North American Revolution
A struggle for independence from British rule, launched with the Declaration of Independence in 1776, resulting in military victory by 1781 and a federal constitution in 1787.
French Revolution
An insurrection driven by sharp conflicts within French society, leading to radical measures such as the end of legal privileges, the elimination of feudalism, and the execution of King Louis XVI.
Maximilien Robespierre
Leader of the Committee of Public Safety during the Terror (1793-1794), responsible for the execution of thousands deemed enemies of the revolution.
Napoleon Bonaparte
A highly successful general who seized power in France in 1799, credited with taming the revolution while preserving elements such as civil equality and religious freedom.
Haitian Revolution
A unique revolution in which slaves overthrew French colonial rule, creating the second independent republic in the Americas and the first non-European state to emerge from Western colonialism.
Toussaint Louverture
A former slave who led the Haitian Revolution, overcoming internal resistance and defeating attempts by Napoleon to reestablish French control.

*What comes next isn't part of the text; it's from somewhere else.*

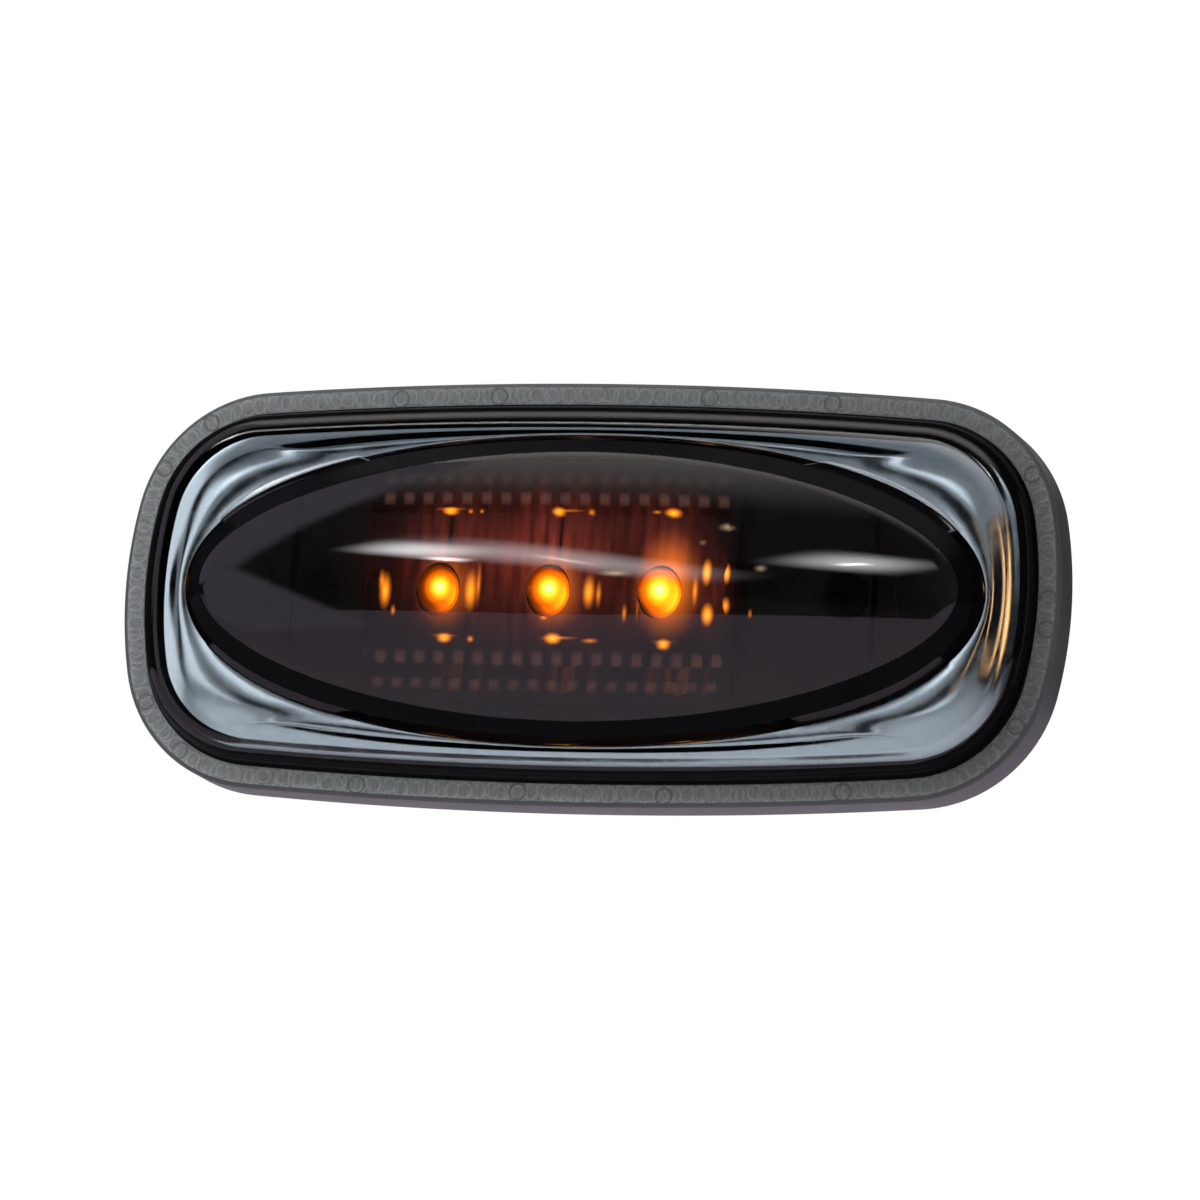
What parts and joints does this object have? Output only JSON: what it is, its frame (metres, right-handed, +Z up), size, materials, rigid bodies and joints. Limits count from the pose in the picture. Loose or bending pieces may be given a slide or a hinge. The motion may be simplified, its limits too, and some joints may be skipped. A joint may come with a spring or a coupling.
{
  "type": "marker lamp",
  "caption": "Oblong side marker lamp: smoked one-piece lens with a raised oval eye over a dark chrome bezel, amber LEDs in a faceted trough, and a studded housing with a plug socket behind.",
  "frame": {"origin": "centre of the circle through the two studs, on the gasket's back face, which is the plane that meets the body panel", "axes": "+X along the lamp's length, +Z up as mounted, lens facing -Y; the studs, the tub and the plug socket reach back along +Y"},
  "size_m": [0.136, 0.0435, 0.06],
  "materials": {
    "smoked_lens": "smoked clear polycarbonate, gloss on the raised part and satin on the flange",
    "dark_chrome": "vacuum-metallised black chrome on moulded plastic",
    "reflector_metallised": "metallised grey plastic",
    "housing_plastic": "black moulded plastic, fine grain",
    "gasket_foam": "closed-cell black foam rubber",
    "sealant": "cured grey sealant",
    "board_laminate": "dark green solder mask over glass laminate",
    "led_resin": "clear amber epoxy, lit",
    "component_black": "black moulded component body",
    "component_tan": "tan ceramic body",
    "tinned_brass": "tin plated",
    "screw_steel": "black zinc plated",
    "stud_steel": "yellow zinc plated",
    "vent_membrane": "white porous membrane"
  },
  "bodies": {
    "root": {"outer_lens": "smoked_lens", "chrome_bezel": "dark_chrome", "reflector": "reflector_metallised", "housing": "housing_plastic", "mounting_gasket": "gasket_foam", "sealant_bead": "sealant", "circuit_board": "board_laminate", "led_1": "led_resin", "led_2": "led_resin", "led_3": "led_resin", "series_resistor_1": "component_black", "series_resistor_2": "component_black", "polarity_diode": "component_black", "filter_capacitor": "component_tan", "terminal_blade_positive": "tinned_brass", "terminal_blade_negative": "tinned_brass", "board_screw_left": "screw_steel", "board_screw_right": "screw_steel", "mounting_stud_left": "stud_steel", "mounting_stud_right": "stud_steel", "breather_patch": "vent_membrane"}
  },
  "joints": []
}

Spanish American Revolutions
Revolutions in the Spanish and Portuguese colonies of mainland Latin America, shaped by events in North America, France, and Haiti, leading to independence for various states by 1826.
Simón Bolívar
A leading figure in Spanish American struggles for independence, inspired by the ideas of the Enlightenment and the French Revolution.
Creoles
Native-born elites in the Spanish colonies who were offended by the Spanish monarchy's efforts to exercise greater power over its colonies.
Nativism
An ideology that cast all those born in the Americas as Americanos, while the enemy was defined as those born in Spain or Portugal.
Abolitionism
A movement that sought the end of slavery, influenced by Enlightenment thinkers, religious voices, and the actions of slaves themselves.
Nationalism
A powerful political and personal identity that emphasizes the division of humankind into separate nations, each with a distinct culture and territory.
Feminist Beginnings
The emergence of an organized movement of women who challenged patriarchy and called into question the subordination of women to men.
Mary Wollstonecraft
Author of Vindication of the Rights of Woman, one of the earliest expressions of a feminist consciousness, stimulated by the French Revolution.
Elizabeth Cady Stanton
A key figure in the women's rights movement, who drafted a statement at the Women's Rights Convention in Seneca Falls, New York, paraphrasing the Declaration of Independence.
Kartini
A young Javanese woman who became a pioneer of both feminist and nationalist thinking, advocating for education and emancipation in the Dutch East Indies.